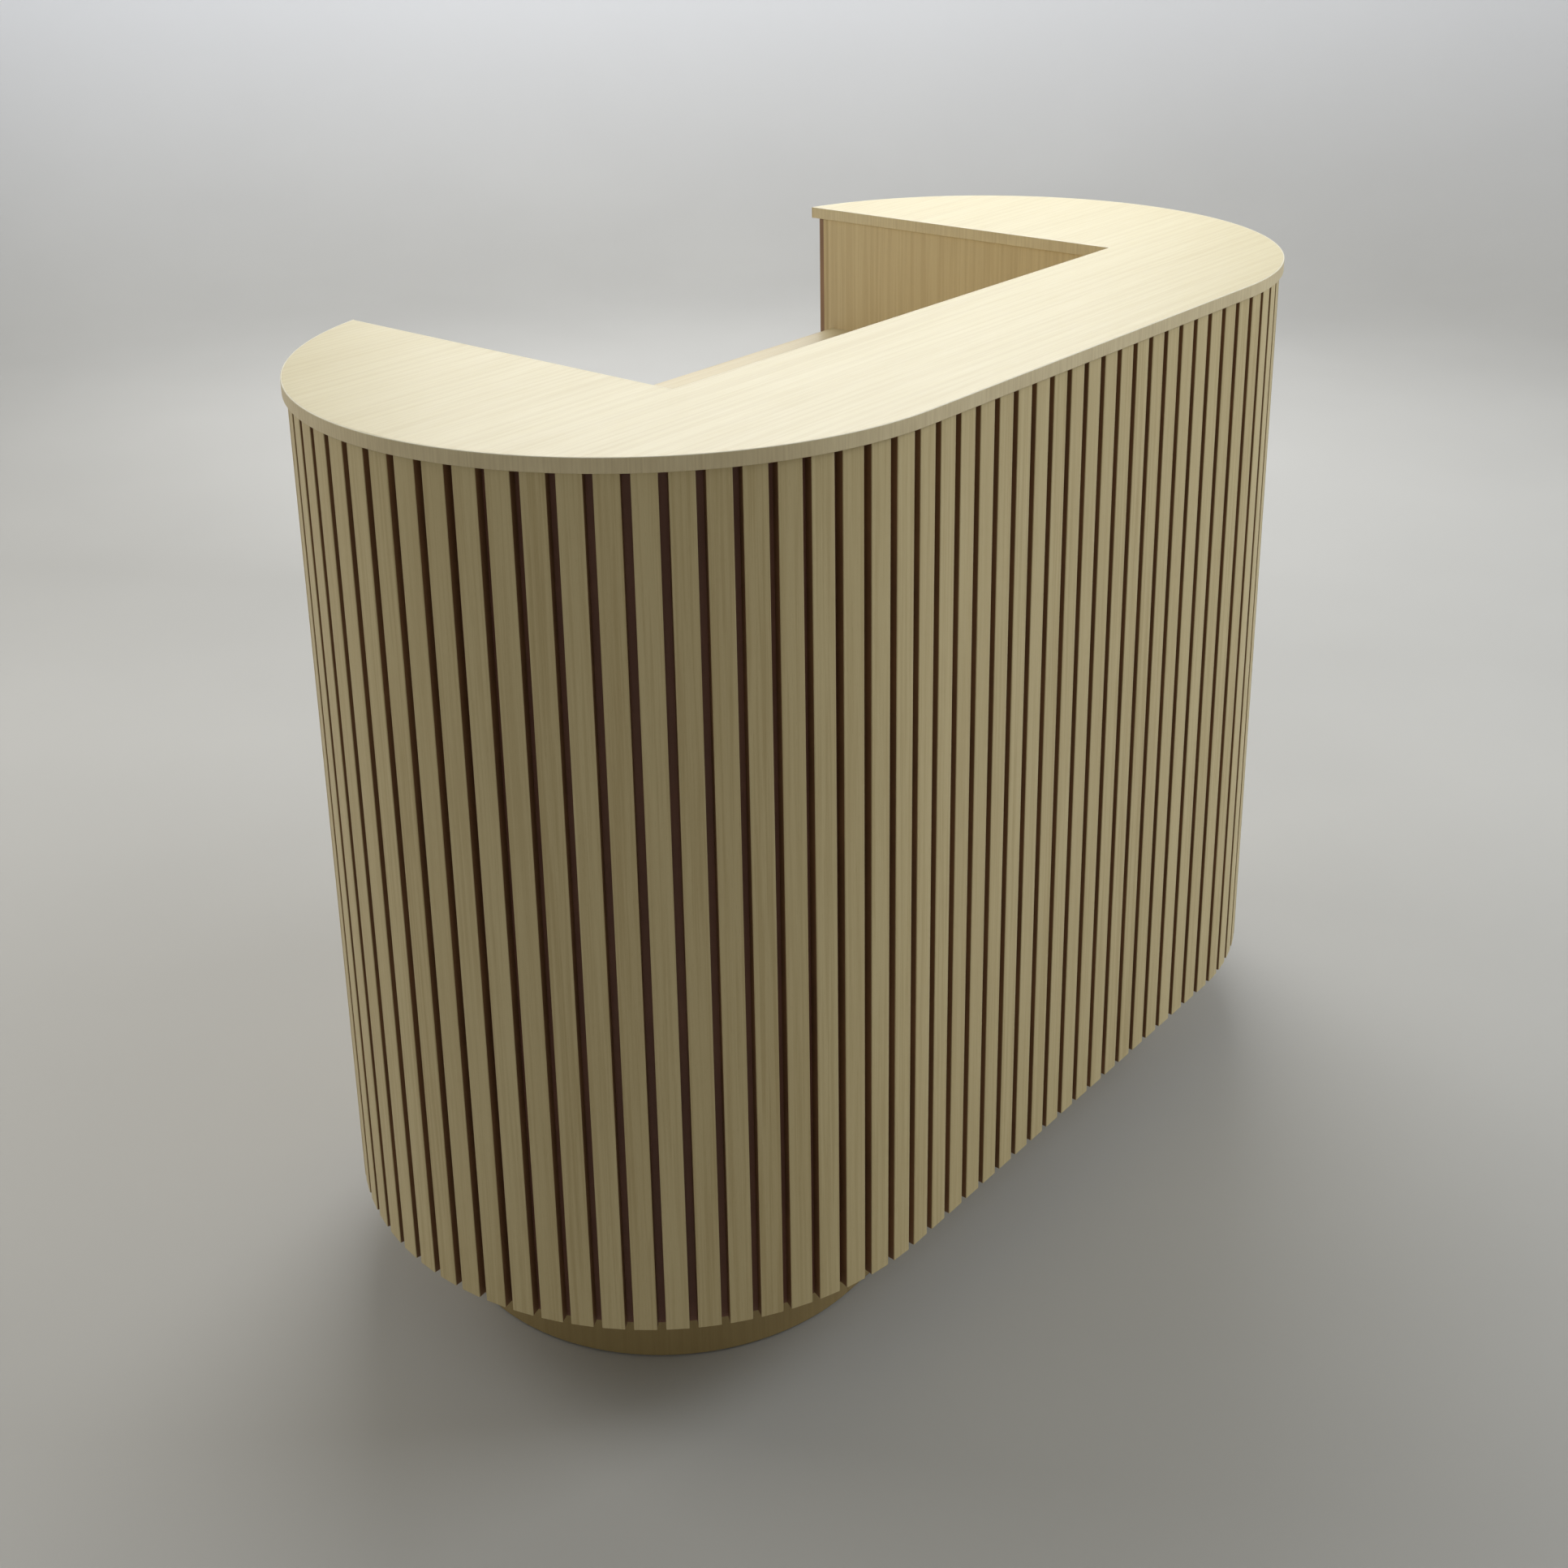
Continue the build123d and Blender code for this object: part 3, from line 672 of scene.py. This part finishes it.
def add_room():
    """A round pale studio floor that curves up into a low wall, all one surface."""
    flat_radius = room_radius - room_curve
    section = [(radius, 0.0) for radius in (*floor_rings, flat_radius)]
    for step in range(1, curve_steps + 1):
        angle = math.radians(90 * step / curve_steps)
        section.append((flat_radius + room_curve * math.sin(angle), room_curve * (1 - math.cos(angle))))
    section.append((room_radius, room_height))
    shape = bmesh.new()
    middle = shape.verts.new((0.0, 0.0, 0.0))
    rings = []
    for radius, height in section:
        turns = [math.tau * step / room_sides for step in range(room_sides)]
        rings.append([shape.verts.new((radius * math.cos(turn), radius * math.sin(turn), height))
                      for turn in turns])
    for step in range(room_sides):
        following = (step + 1) % room_sides
        shape.faces.new((middle, rings[0][step], rings[0][following]))
        for inner, outer in zip(rings, rings[1:]):
            shape.faces.new((inner[step], outer[step], outer[following], inner[following]))
    for face in shape.faces:
        face.smooth = True
    mesh = bpy.data.meshes.new("studio_floor")
    shape.to_mesh(mesh)
    shape.free()
    mesh.materials.append(studio_paint())
    floor = bpy.data.objects.new("studio_floor", mesh)
    bpy.context.scene.collection.objects.link(floor)


def add_light(name, place, target, size, power, tint=(1.0, 1.0, 1.0)):
    data = bpy.data.lights.new(name, "AREA")
    data.shape = "RECTANGLE"
    data.size, data.size_y = size
    data.energy = power
    data.color = tint
    light = bpy.data.objects.new(name, data)
    bpy.context.scene.collection.objects.link(light)
    light.location = place
    light.rotation_mode = "QUATERNION"
    light.rotation_quaternion = (Vector(target) - Vector(place)).to_track_quat("-Z", "Y")
    light.visible_camera = False


def add_world(colour, strength):
    world = bpy.data.worlds.new("soft_daylight")
    bpy.context.scene.world = world
    world.use_nodes = True
    sky = world.node_tree.nodes["Background"]
    sky.inputs["Color"].default_value = (*colour, 1.0)
    sky.inputs["Strength"].default_value = strength


add_camera()
add_room()
add_world(colour=(1.0, 0.95, 0.82), strength=0.31)
add_light("ceiling_panel", place=(1.9, 1.6, 3.1), target=(0.1, 0.0, 0.6), size=(2.4, 2.4), power=76)
add_light("right_softbox", place=(3.2, -2.9, 2.8), target=(0.3, -0.3, 0.8), size=(2.4, 2.0), power=92,
          tint=(0.92, 0.96, 1.0))
add_light("left_rear_fill", place=(-1.5, 3.3, 2.0), target=(0.3, 0.2, 0.9), size=(2.0, 1.6), power=42,
          tint=(1.0, 0.97, 0.92))
add_light("backdrop_light", place=(1.6, 2.2, 2.9), target=(6.0, 4.5, 1.6), size=(3.0, 1.2), power=120)
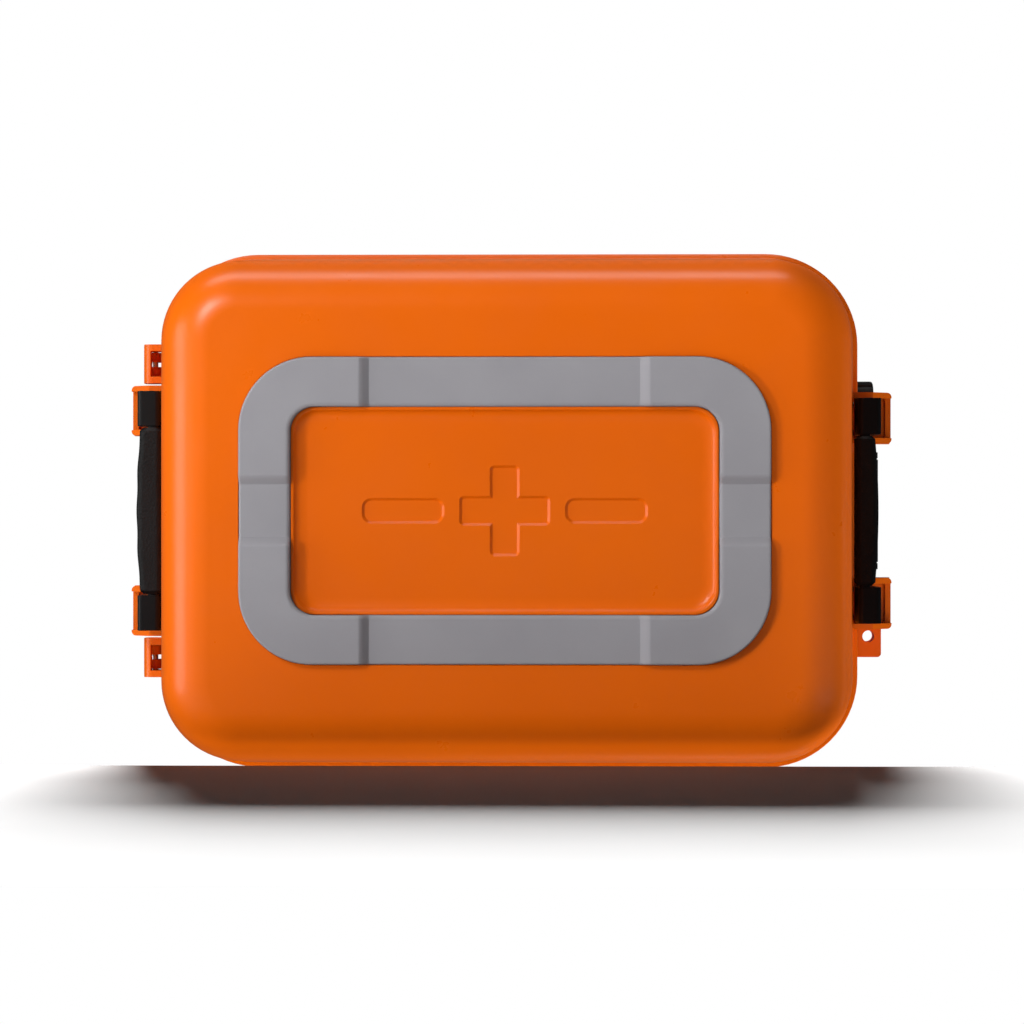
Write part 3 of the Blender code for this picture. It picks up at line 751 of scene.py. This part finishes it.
def make_floor():
    """Pale floor in front of the base only.

    It meets the case's outline in the picture, and lies a little above the rim's lowest edge.
    """
    mesh = bpy.data.meshes.new("floor")
    near, far = FLOOR_Z
    ends = ((-1, near), (1, near), (1, far), (-1, far))
    mesh.from_pydata([(sign * FLOOR_HALF_WIDTH, FLOOR_Y, z) for sign, z in ends], [], [(0, 1, 2, 3)])
    obj = bpy.data.objects.new("floor", mesh)
    bpy.context.scene.collection.objects.link(obj)
    obj.visible_glossy = False
    mat, tree, shader = new_material("floor_pale", (0.4, 0.4, 0.4), 0.9, specular=0.1)
    cloud = texture(tree, "ShaderNodeTexNoise", 6.0, Detail=2.0)
    shade = spread(tree, cloud.outputs["Fac"], 0.3, 0.7, 0.0, 1.0)
    tone = blend_color(tree, shade, (0.41, 0.41, 0.41), (0.39, 0.39, 0.39))
    tree.links.new(tone, shader.inputs["Base Color"])
    mesh.materials.append(mat)
    return obj


def make_world():
    """White background for the camera, and a much dimmer one as light on the scene."""
    world = bpy.data.worlds.new("studio")
    world.use_nodes = True
    tree = world.node_tree
    tree.nodes.clear()
    out = tree.nodes.new("ShaderNodeOutputWorld")
    light = tree.nodes.new("ShaderNodeBackground")
    light.inputs["Color"].default_value = (1.0, 1.0, 1.0, 1.0)
    light.inputs["Strength"].default_value = WORLD_LIGHT
    seen = tree.nodes.new("ShaderNodeBackground")
    seen.inputs["Strength"].default_value = 1.0
    seen.inputs["Color"].default_value = (1.0, 1.0, 1.0, 1.0)
    path = tree.nodes.new("ShaderNodeLightPath")
    mix = tree.nodes.new("ShaderNodeMixShader")
    tree.links.new(path.outputs["Is Camera Ray"], mix.inputs["Fac"])
    tree.links.new(light.outputs["Background"], mix.inputs[1])
    tree.links.new(seen.outputs["Background"], mix.inputs[2])
    tree.links.new(mix.outputs["Shader"], out.inputs["Surface"])
    bpy.context.scene.world = world


def area_light(name, place, size, power, glossy=True, receivers=None):
    """Soft light aimed at the case. It may leave no highlight, or light only some of the scene."""
    data = bpy.data.lights.new(name, "AREA")
    data.shape = "RECTANGLE"
    data.size, data.size_y = size
    data.energy = power
    obj = bpy.data.objects.new(name, data)
    obj.visible_glossy = glossy
    obj.light_linking.receiver_collection = receivers
    bpy.context.scene.collection.objects.link(obj)
    obj.location = place
    obj.rotation_euler = (Vector(AIM) - Vector(place)).to_track_quat("-Z", "Y").to_euler()


def linked(name, obj, state):
    """Receiver collection for lights, which includes only the object or leaves only it out."""
    group = bpy.data.collections.new(name)
    group.objects.link(obj)
    group.collection_objects[0].light_linking.link_state = state
    return group


def make_lights(floor):
    """Soft lights on the case alone, and on the floor alone a high one behind the case and one below.

    The high one casts the case's shadow forward, and the one below keeps the floor's underside pale.
    """
    case_only = linked("case_only", floor, "EXCLUDE")
    floor_only = linked("floor_only", floor, "INCLUDE")
    area_light("main", (-2.0, -0.1, -1.7), (0.6, 0.4), 28.5, False, case_only)
    area_light("fill", (0.5, 0.35, -2.5), (1.4, 0.2), 15.0, False, case_only)
    area_light("key", (-0.95, -0.85, -1.45), (0.4, 0.4), 13.0, True, case_only)
    area_light("side", (-2.2, -0.1, -0.6), (1.2, 1.0), 14.0, True, case_only)
    area_light("top", (-0.3, -1.95, -0.1), (1.8, 0.5), 14.0, True, case_only)
    area_light("low", (0.6, 1.5, -1.7), (1.4, 0.8), 21.0, False, case_only)
    area_light("shadow", (-0.12, -1.65, 2.4), (0.9, 1.0), 620.0, False, floor_only)
    area_light("under", (0.0, 1.5, -0.3), (1.6, 1.2), 400.0, False, floor_only)
    area_light("behind_top", (-0.18, -1.4, 1.68), (0.9, 0.8), 55.0, False, case_only)
    area_light("behind_low", (0.5, 1.6, 1.3), (1.0, 1.0), 40.0, False, case_only)
    area_light("behind_right", (1.9, 0.3, 0.9), (0.9, 0.7), 24.0, False, case_only)


def make_camera():
    """Long lens under the base, with the case's -Y side up in the picture."""
    data = bpy.data.cameras.new("camera")
    data.lens = LENS
    data.sensor_width = SENSOR
    data.clip_end = 20.0
    obj = bpy.data.objects.new("camera", data)
    bpy.context.scene.collection.objects.link(obj)
    place = Vector((0.048, 0.0, -DISTANCE))
    target = Vector((0.0038, 0.0006, 0.0))
    forward = (target - place).normalized()
    up = Vector((0.0, -1.0, 0.0))
    right = forward.cross(up).normalized()
    up = right.cross(forward)
    turn = Matrix((right, up, -forward)).transposed()
    obj.matrix_world = Matrix.Translation(place) @ turn.to_4x4()
    bpy.context.scene.camera = obj


floor = make_floor()
make_world()
make_lights(floor)
make_camera()
bpy.context.scene.view_settings.view_transform = "Standard"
__________
Everything from the line that contains "Write part 3" through the line that contains "the base only." is to be transcribed exactly, and nothing outside that range.

| TASK RESPONSE |
Write part 3 of the Blender code for this picture. It picks up at line 751 of scene.py. This part finishes it.
def make_floor():
    """Pale floor in front of the base only.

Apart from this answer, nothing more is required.